● What is being asked: Read the data and repeat all of it exactly.

• • • • •

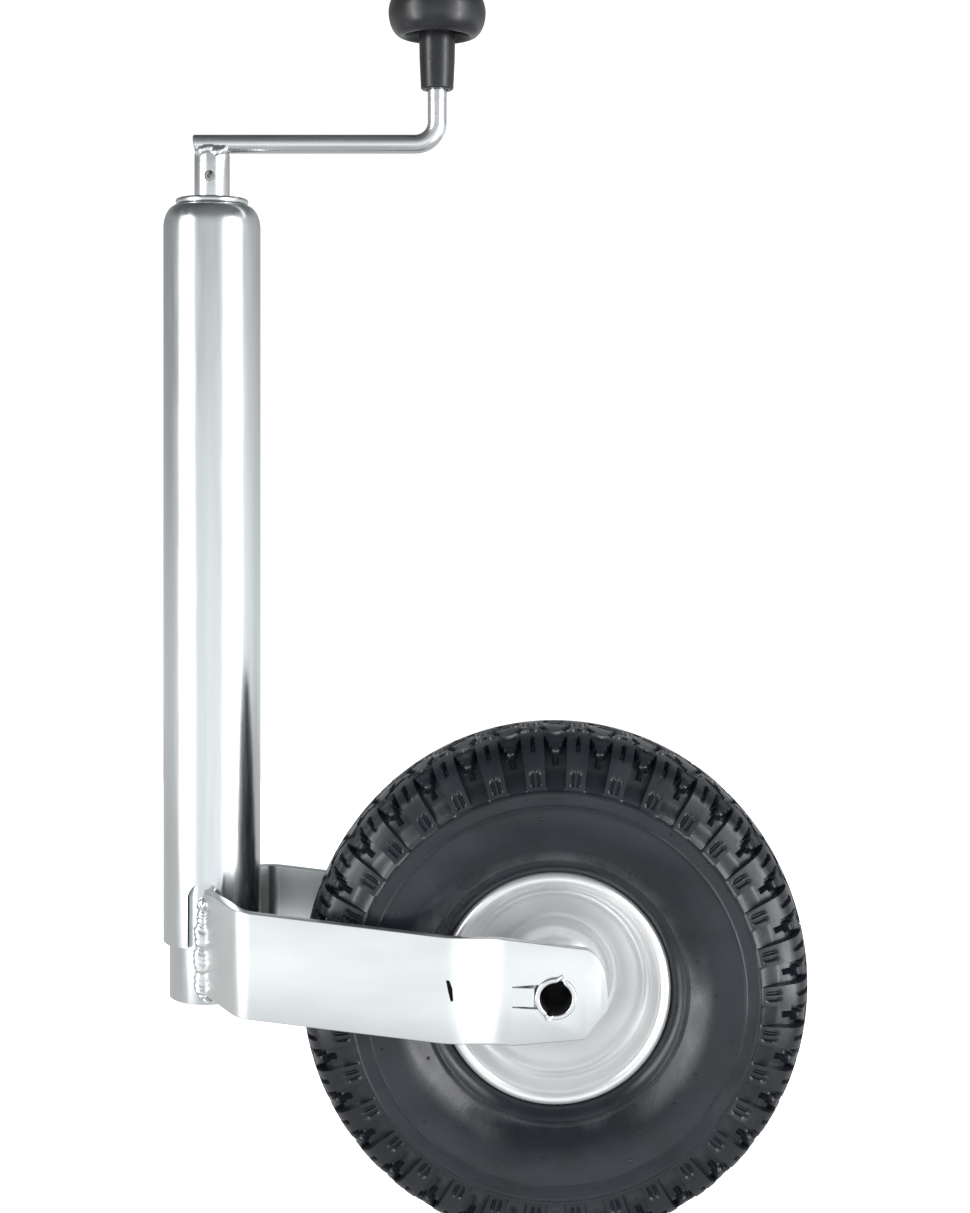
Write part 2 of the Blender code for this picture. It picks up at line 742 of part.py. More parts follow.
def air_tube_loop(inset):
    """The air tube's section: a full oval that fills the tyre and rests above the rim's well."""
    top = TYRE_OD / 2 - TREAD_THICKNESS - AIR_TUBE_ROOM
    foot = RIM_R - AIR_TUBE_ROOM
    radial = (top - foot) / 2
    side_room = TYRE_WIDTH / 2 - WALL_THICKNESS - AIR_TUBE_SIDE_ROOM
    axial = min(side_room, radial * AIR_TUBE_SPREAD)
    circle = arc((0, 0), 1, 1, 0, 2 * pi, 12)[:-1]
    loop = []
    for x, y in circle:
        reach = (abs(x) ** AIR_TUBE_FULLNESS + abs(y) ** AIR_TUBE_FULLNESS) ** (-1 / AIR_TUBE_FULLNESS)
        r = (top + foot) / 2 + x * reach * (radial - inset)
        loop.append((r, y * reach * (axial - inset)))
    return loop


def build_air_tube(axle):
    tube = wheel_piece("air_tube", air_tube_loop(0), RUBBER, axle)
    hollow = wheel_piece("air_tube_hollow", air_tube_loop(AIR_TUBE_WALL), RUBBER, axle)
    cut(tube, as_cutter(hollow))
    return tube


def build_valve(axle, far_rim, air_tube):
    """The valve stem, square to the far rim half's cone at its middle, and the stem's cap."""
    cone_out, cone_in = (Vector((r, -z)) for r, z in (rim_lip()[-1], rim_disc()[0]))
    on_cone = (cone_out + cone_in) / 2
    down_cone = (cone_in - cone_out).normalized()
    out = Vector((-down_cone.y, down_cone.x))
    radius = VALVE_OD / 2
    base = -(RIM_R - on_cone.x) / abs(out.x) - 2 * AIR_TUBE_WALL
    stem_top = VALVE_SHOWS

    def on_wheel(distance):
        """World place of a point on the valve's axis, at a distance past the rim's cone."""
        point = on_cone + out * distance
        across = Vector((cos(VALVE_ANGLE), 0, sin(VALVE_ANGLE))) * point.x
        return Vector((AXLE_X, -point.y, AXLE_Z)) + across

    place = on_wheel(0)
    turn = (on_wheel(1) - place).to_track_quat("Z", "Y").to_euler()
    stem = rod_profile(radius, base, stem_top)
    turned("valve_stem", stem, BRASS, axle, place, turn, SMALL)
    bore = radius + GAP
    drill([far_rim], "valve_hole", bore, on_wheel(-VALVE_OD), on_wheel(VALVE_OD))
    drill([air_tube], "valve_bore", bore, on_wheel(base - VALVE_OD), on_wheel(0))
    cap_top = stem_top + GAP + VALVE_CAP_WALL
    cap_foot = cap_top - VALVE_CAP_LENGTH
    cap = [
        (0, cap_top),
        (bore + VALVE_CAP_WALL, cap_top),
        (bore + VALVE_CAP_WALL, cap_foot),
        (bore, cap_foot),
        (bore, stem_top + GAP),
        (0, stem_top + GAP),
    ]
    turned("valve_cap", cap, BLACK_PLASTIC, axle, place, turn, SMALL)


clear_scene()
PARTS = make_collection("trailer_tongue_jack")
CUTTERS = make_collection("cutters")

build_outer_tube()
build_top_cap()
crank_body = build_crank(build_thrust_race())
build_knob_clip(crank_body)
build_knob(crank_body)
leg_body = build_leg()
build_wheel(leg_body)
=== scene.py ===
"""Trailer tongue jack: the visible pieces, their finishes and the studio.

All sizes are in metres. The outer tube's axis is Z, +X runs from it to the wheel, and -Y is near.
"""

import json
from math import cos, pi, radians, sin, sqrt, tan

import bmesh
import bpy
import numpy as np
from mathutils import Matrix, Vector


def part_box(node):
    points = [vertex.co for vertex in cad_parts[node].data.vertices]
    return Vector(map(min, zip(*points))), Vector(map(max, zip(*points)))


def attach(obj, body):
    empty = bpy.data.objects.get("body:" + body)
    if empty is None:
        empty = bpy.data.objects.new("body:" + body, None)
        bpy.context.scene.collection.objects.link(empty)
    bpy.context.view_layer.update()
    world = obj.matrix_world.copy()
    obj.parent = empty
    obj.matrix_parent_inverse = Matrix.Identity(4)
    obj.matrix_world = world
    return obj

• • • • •

● The solution:
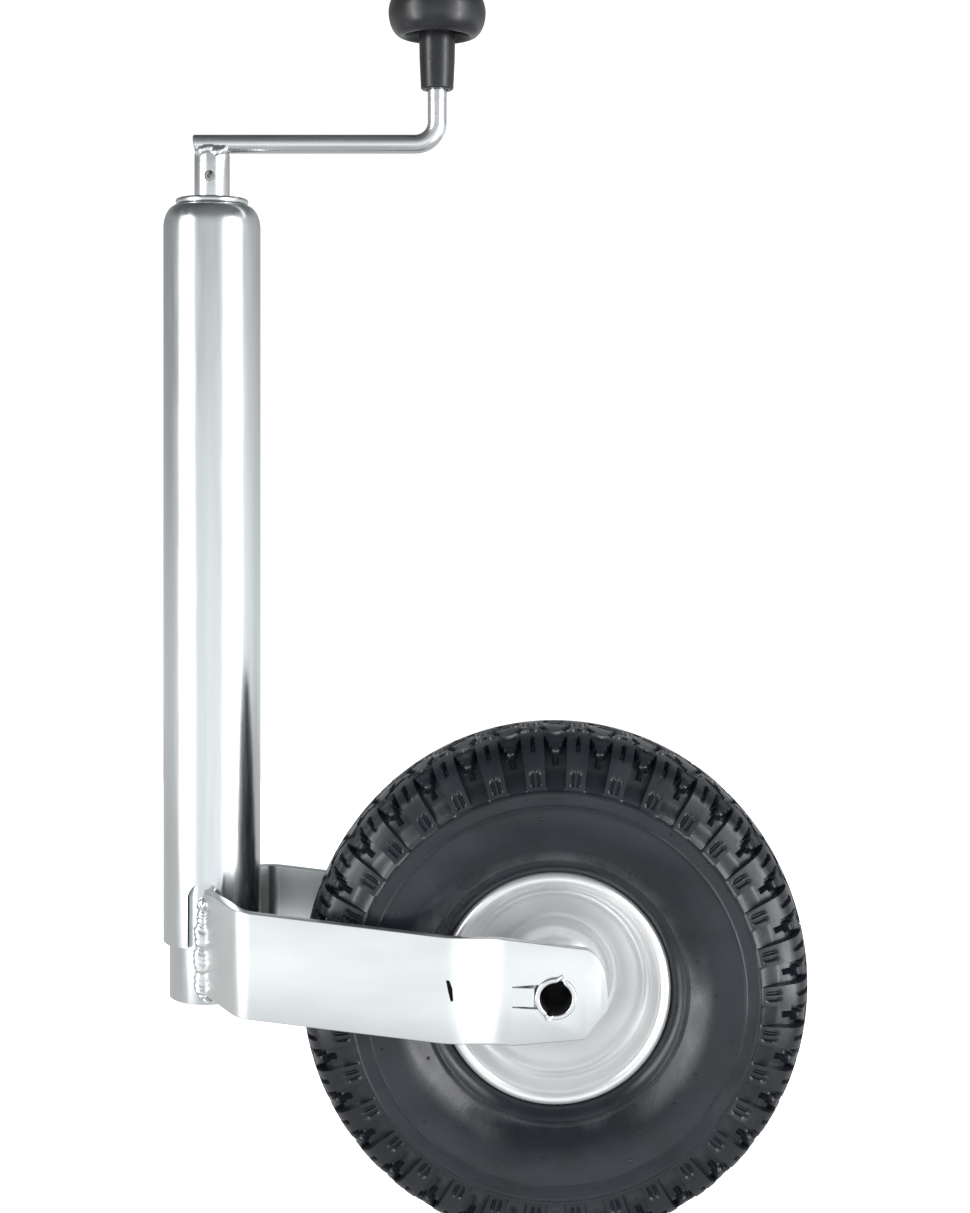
Write part 2 of the Blender code for this picture. It picks up at line 742 of part.py. More parts follow.
def air_tube_loop(inset):
    """The air tube's section: a full oval that fills the tyre and rests above the rim's well."""
    top = TYRE_OD / 2 - TREAD_THICKNESS - AIR_TUBE_ROOM
    foot = RIM_R - AIR_TUBE_ROOM
    radial = (top - foot) / 2
    side_room = TYRE_WIDTH / 2 - WALL_THICKNESS - AIR_TUBE_SIDE_ROOM
    axial = min(side_room, radial * AIR_TUBE_SPREAD)
    circle = arc((0, 0), 1, 1, 0, 2 * pi, 12)[:-1]
    loop = []
    for x, y in circle:
        reach = (abs(x) ** AIR_TUBE_FULLNESS + abs(y) ** AIR_TUBE_FULLNESS) ** (-1 / AIR_TUBE_FULLNESS)
        r = (top + foot) / 2 + x * reach * (radial - inset)
        loop.append((r, y * reach * (axial - inset)))
    return loop


def build_air_tube(axle):
    tube = wheel_piece("air_tube", air_tube_loop(0), RUBBER, axle)
    hollow = wheel_piece("air_tube_hollow", air_tube_loop(AIR_TUBE_WALL), RUBBER, axle)
    cut(tube, as_cutter(hollow))
    return tube


def build_valve(axle, far_rim, air_tube):
    """The valve stem, square to the far rim half's cone at its middle, and the stem's cap."""
    cone_out, cone_in = (Vector((r, -z)) for r, z in (rim_lip()[-1], rim_disc()[0]))
    on_cone = (cone_out + cone_in) / 2
    down_cone = (cone_in - cone_out).normalized()
    out = Vector((-down_cone.y, down_cone.x))
    radius = VALVE_OD / 2
    base = -(RIM_R - on_cone.x) / abs(out.x) - 2 * AIR_TUBE_WALL
    stem_top = VALVE_SHOWS

    def on_wheel(distance):
        """World place of a point on the valve's axis, at a distance past the rim's cone."""
        point = on_cone + out * distance
        across = Vector((cos(VALVE_ANGLE), 0, sin(VALVE_ANGLE))) * point.x
        return Vector((AXLE_X, -point.y, AXLE_Z)) + across

    place = on_wheel(0)
    turn = (on_wheel(1) - place).to_track_quat("Z", "Y").to_euler()
    stem = rod_profile(radius, base, stem_top)
    turned("valve_stem", stem, BRASS, axle, place, turn, SMALL)
    bore = radius + GAP
    drill([far_rim], "valve_hole", bore, on_wheel(-VALVE_OD), on_wheel(VALVE_OD))
    drill([air_tube], "valve_bore", bore, on_wheel(base - VALVE_OD), on_wheel(0))
    cap_top = stem_top + GAP + VALVE_CAP_WALL
    cap_foot = cap_top - VALVE_CAP_LENGTH
    cap = [
        (0, cap_top),
        (bore + VALVE_CAP_WALL, cap_top),
        (bore + VALVE_CAP_WALL, cap_foot),
        (bore, cap_foot),
        (bore, stem_top + GAP),
        (0, stem_top + GAP),
    ]
    turned("valve_cap", cap, BLACK_PLASTIC, axle, place, turn, SMALL)


clear_scene()
PARTS = make_collection("trailer_tongue_jack")
CUTTERS = make_collection("cutters")

build_outer_tube()
build_top_cap()
crank_body = build_crank(build_thrust_race())
build_knob_clip(crank_body)
build_knob(crank_body)
leg_body = build_leg()
build_wheel(leg_body)
=== scene.py ===
"""Trailer tongue jack: the visible pieces, their finishes and the studio.

All sizes are in metres. The outer tube's axis is Z, +X runs from it to the wheel, and -Y is near.
"""

import json
from math import cos, pi, radians, sin, sqrt, tan

import bmesh
import bpy
import numpy as np
from mathutils import Matrix, Vector


def part_box(node):
    points = [vertex.co for vertex in cad_parts[node].data.vertices]
    return Vector(map(min, zip(*points))), Vector(map(max, zip(*points)))


def attach(obj, body):
    empty = bpy.data.objects.get("body:" + body)
    if empty is None:
        empty = bpy.data.objects.new("body:" + body, None)
        bpy.context.scene.collection.objects.link(empty)
    bpy.context.view_layer.update()
    world = obj.matrix_world.copy()
    obj.parent = empty
    obj.matrix_parent_inverse = Matrix.Identity(4)
    obj.matrix_world = world
    return obj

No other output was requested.